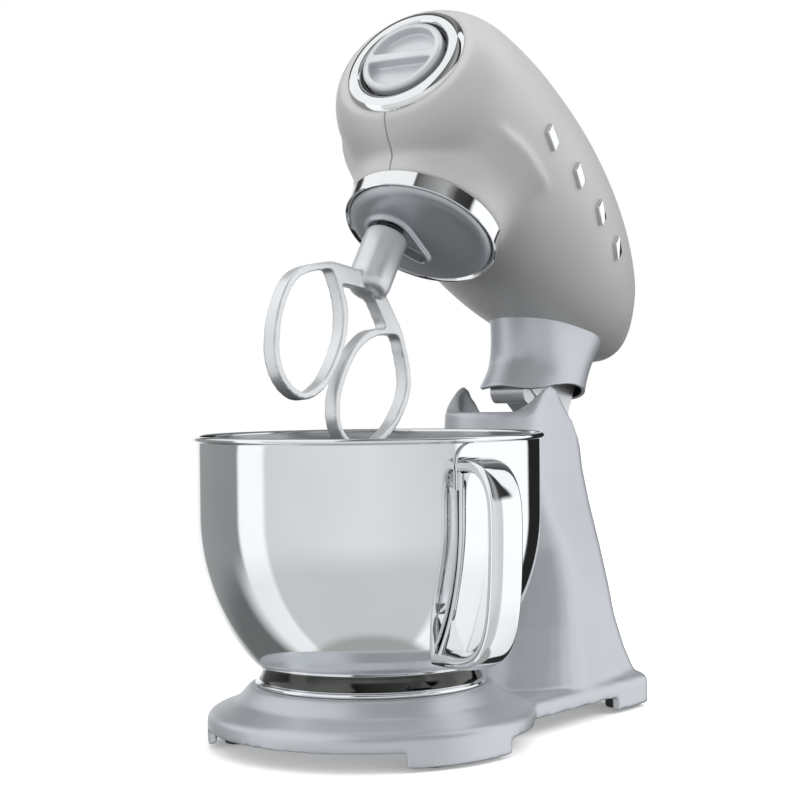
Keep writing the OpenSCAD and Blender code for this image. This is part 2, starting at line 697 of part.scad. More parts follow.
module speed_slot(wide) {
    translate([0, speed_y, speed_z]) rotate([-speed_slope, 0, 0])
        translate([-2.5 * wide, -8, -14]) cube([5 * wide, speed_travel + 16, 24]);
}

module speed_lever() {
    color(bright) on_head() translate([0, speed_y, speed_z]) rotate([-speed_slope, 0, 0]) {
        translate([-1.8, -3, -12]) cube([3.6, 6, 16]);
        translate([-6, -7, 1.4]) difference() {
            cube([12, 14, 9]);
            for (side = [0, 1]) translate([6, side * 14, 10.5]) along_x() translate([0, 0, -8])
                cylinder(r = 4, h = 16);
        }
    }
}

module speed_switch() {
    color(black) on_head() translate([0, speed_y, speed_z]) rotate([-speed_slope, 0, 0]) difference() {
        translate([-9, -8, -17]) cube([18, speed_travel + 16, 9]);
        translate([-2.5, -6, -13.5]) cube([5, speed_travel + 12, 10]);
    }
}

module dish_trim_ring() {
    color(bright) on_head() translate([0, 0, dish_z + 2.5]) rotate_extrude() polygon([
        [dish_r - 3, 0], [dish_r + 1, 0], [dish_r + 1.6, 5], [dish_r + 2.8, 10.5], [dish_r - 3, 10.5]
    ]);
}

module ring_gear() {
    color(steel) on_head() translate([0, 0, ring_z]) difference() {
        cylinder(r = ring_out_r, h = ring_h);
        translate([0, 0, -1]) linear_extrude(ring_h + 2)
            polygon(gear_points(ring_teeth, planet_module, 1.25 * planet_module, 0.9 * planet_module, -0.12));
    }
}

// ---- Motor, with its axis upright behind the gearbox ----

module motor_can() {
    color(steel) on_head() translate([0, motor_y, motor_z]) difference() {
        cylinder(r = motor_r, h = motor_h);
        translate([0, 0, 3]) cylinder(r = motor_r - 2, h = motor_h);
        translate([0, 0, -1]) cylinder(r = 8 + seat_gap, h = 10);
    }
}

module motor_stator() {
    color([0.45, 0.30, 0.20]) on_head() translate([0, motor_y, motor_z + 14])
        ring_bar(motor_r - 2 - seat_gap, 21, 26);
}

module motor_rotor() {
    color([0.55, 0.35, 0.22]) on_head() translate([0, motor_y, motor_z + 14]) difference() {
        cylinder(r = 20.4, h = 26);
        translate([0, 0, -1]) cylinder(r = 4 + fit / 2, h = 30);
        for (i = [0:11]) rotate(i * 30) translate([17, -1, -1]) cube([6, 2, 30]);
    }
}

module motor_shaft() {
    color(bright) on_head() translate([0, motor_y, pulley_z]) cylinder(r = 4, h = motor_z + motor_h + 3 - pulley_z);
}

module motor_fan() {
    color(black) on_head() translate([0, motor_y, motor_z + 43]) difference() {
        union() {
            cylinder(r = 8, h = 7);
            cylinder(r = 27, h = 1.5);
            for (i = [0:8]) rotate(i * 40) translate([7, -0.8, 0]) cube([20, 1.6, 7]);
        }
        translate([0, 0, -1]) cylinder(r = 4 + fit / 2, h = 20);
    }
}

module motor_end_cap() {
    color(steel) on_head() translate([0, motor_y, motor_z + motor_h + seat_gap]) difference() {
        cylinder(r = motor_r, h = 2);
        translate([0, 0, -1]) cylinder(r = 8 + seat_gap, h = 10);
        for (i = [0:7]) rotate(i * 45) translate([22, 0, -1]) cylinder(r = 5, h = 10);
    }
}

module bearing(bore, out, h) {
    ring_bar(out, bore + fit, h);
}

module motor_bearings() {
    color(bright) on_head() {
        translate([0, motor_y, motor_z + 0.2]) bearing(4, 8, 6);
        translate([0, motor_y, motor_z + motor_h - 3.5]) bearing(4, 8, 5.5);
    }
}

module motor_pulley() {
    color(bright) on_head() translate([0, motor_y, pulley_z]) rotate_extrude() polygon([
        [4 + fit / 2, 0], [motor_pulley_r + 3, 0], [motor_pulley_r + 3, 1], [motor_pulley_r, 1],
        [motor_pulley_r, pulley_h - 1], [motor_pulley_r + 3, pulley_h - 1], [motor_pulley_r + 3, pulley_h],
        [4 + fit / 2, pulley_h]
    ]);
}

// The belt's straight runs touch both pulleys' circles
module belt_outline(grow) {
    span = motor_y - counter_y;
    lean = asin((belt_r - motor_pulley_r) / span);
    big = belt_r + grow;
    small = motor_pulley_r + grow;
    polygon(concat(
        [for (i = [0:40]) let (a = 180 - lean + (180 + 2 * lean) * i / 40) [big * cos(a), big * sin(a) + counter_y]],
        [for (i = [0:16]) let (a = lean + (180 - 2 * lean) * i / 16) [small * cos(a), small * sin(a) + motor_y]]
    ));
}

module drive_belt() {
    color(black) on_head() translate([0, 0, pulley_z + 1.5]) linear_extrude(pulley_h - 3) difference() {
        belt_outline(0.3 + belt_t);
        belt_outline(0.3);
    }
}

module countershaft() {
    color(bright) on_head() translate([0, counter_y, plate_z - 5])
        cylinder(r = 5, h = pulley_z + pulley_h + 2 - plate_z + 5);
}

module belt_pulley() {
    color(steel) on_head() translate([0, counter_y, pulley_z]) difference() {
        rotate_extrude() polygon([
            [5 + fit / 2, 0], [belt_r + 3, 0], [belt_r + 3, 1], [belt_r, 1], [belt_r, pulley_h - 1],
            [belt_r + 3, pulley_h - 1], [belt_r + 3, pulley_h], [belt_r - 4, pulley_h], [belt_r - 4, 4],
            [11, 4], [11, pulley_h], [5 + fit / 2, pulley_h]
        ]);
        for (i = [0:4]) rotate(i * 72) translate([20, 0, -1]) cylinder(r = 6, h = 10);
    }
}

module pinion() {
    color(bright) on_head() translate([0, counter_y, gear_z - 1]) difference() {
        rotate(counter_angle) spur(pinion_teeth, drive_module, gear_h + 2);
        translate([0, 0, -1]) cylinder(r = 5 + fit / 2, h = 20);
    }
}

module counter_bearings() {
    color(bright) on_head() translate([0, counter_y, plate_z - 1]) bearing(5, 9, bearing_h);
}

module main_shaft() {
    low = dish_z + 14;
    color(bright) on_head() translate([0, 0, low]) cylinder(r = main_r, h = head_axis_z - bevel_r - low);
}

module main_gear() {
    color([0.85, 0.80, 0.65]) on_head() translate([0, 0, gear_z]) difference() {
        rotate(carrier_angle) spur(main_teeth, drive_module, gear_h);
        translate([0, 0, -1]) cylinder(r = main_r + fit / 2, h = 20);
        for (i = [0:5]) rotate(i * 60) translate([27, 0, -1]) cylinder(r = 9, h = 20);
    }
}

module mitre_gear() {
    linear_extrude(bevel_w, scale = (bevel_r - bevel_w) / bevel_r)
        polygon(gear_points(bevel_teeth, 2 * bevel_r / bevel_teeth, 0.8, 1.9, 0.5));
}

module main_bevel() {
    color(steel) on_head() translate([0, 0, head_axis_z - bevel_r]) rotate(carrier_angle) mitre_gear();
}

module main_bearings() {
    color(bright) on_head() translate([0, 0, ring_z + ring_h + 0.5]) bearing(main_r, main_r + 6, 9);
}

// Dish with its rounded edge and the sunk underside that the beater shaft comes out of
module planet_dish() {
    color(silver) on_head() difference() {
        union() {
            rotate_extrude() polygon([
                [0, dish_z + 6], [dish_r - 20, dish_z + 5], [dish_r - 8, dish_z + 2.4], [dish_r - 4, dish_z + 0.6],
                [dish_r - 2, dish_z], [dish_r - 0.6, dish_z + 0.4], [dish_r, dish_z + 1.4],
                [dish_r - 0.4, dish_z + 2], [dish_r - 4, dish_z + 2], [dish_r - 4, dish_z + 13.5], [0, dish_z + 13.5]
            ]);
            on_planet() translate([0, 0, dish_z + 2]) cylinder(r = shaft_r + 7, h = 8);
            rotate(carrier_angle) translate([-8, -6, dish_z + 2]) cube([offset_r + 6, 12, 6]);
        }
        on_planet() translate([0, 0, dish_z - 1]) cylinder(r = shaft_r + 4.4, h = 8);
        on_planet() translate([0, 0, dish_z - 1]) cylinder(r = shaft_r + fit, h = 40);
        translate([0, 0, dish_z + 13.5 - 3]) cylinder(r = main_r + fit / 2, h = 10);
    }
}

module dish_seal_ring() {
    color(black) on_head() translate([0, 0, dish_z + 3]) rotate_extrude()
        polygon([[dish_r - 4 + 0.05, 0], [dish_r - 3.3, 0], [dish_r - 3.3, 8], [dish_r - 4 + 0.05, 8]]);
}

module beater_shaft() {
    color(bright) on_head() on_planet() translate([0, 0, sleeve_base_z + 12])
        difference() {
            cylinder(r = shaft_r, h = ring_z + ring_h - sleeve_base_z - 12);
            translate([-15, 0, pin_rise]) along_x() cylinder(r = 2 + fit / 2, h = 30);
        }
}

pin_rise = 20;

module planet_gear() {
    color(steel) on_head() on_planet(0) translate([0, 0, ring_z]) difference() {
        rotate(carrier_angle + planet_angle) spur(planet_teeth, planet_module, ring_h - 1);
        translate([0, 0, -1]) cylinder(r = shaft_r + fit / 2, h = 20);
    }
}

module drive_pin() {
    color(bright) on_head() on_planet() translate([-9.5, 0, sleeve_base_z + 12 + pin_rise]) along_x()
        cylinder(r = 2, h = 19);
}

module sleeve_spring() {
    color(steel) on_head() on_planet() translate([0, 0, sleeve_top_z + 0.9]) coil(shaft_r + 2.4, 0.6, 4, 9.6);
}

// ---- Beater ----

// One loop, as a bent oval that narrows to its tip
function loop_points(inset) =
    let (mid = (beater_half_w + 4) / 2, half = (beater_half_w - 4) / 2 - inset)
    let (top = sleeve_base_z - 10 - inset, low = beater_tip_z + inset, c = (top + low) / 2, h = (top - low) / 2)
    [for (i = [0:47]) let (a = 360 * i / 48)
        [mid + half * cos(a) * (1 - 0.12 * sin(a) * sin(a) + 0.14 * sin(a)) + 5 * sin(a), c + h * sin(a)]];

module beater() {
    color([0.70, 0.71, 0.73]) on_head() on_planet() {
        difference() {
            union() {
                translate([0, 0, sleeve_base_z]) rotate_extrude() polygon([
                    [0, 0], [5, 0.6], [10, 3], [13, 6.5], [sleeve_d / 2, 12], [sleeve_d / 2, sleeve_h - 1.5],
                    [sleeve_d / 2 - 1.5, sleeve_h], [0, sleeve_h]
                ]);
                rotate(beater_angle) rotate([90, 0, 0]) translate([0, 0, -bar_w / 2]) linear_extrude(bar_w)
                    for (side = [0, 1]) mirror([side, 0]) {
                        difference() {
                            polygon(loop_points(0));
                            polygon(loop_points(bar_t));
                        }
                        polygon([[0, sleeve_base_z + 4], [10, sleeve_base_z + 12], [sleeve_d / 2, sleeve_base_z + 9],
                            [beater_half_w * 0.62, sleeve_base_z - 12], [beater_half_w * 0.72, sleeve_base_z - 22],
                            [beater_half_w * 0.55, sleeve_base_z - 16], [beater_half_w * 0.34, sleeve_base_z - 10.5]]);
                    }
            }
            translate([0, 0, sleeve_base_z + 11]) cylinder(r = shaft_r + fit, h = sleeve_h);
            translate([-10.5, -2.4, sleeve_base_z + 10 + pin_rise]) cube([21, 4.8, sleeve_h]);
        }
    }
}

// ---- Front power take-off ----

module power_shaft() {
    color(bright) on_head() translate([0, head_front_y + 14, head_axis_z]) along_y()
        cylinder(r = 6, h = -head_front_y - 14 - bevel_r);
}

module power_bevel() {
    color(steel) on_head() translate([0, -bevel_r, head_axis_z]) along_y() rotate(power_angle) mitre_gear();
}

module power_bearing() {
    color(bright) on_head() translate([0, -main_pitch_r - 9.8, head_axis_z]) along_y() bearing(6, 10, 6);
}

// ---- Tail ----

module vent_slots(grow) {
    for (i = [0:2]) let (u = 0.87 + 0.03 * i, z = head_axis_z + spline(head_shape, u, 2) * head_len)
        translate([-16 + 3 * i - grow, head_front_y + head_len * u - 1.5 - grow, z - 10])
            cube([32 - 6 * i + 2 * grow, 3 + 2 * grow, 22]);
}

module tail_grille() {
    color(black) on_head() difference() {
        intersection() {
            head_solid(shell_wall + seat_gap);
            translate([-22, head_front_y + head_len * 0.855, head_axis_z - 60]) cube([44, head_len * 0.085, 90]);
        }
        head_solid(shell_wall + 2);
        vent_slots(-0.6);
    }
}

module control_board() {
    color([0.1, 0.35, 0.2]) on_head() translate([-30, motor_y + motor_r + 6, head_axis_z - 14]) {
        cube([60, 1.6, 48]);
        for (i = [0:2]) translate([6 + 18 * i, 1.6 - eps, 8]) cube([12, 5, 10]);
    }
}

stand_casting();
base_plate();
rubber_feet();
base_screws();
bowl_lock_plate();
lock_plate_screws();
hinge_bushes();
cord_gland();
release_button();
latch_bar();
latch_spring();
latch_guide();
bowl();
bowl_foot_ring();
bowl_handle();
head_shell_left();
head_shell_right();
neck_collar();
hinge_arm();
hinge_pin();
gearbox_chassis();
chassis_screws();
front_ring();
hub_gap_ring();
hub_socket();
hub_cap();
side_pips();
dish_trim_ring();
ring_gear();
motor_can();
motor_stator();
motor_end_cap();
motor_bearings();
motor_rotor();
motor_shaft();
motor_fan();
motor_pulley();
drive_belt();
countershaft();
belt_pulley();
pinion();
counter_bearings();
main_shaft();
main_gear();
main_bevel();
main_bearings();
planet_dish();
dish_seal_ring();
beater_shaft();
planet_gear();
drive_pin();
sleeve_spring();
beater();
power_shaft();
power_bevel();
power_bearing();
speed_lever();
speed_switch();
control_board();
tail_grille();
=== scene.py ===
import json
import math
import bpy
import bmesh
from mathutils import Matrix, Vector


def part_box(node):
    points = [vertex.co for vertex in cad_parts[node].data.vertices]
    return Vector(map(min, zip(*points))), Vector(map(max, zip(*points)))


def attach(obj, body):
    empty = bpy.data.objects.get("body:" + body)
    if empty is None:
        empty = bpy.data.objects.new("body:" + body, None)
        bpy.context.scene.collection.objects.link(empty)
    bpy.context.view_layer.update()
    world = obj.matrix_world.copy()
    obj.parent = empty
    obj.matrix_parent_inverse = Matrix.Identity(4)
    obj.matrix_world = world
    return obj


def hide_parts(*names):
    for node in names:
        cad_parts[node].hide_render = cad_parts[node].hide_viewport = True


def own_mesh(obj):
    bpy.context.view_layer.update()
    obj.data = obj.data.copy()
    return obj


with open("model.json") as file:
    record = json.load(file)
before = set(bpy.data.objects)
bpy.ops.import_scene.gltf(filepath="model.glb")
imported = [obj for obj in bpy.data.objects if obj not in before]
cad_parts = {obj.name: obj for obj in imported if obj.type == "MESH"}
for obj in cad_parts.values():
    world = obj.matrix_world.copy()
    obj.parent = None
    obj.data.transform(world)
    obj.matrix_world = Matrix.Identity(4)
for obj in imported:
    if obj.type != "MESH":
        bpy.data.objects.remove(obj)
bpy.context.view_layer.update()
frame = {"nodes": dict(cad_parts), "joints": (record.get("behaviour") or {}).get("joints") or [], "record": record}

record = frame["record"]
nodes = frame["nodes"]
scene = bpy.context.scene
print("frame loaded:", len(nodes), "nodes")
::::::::
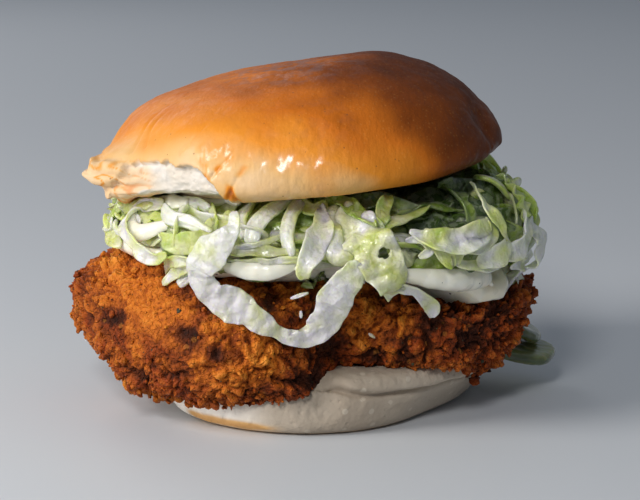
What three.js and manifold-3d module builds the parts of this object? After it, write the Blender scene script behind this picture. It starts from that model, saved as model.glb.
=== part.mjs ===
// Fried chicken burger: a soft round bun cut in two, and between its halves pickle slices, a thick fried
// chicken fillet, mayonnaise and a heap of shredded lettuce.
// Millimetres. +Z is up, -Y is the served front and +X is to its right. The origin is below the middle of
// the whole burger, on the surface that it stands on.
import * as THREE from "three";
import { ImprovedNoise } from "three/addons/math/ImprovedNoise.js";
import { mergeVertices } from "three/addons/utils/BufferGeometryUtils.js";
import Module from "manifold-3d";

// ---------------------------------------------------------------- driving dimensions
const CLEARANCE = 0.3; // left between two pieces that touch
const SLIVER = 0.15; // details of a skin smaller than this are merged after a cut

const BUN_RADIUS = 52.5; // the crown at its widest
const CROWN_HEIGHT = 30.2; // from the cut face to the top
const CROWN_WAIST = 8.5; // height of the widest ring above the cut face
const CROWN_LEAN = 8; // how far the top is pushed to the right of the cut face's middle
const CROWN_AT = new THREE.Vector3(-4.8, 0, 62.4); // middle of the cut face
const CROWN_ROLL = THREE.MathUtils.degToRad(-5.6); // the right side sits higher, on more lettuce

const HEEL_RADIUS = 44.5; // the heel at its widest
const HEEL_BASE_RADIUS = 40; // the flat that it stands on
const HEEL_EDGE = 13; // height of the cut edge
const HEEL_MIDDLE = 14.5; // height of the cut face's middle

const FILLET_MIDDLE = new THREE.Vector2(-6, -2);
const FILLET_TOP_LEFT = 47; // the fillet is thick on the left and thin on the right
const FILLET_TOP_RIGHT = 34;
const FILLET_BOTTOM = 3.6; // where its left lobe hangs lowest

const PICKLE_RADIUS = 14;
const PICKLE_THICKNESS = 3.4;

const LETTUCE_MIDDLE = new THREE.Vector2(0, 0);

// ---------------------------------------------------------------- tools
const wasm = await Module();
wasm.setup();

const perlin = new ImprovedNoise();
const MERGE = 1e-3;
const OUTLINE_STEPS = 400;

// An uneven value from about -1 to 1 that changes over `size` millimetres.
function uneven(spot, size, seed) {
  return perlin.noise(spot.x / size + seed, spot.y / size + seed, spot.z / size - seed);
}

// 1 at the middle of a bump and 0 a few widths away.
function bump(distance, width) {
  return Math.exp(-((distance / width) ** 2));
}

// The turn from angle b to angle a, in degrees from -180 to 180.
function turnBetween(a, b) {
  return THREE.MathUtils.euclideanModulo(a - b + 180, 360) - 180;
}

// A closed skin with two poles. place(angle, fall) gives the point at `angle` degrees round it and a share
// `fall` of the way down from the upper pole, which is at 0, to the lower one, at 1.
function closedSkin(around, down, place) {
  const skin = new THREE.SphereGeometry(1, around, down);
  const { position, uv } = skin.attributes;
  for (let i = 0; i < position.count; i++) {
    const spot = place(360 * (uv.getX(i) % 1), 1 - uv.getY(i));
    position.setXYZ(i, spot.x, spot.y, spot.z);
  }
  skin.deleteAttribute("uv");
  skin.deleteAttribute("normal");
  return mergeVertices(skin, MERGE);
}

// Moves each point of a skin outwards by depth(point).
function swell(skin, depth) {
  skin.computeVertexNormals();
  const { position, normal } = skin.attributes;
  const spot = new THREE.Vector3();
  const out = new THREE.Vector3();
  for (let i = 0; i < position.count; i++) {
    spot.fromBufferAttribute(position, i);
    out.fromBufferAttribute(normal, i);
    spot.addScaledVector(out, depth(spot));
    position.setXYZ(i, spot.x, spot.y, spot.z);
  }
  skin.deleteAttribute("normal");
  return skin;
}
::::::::
Quote exactly the lines running from the line with "main_shaft();" through the line with "zip(*points))), Vector(map(max, zip(*points)))", both ends included, and nothing more.

main_shaft();
main_gear();
main_bevel();
main_bearings();
planet_dish();
dish_seal_ring();
beater_shaft();
planet_gear();
drive_pin();
sleeve_spring();
beater();
power_shaft();
power_bevel();
power_bearing();
speed_lever();
speed_switch();
control_board();
tail_grille();
=== scene.py ===
import json
import math
import bpy
import bmesh
from mathutils import Matrix, Vector


def part_box(node):
    points = [vertex.co for vertex in cad_parts[node].data.vertices]
    return Vector(map(min, zip(*points))), Vector(map(max, zip(*points)))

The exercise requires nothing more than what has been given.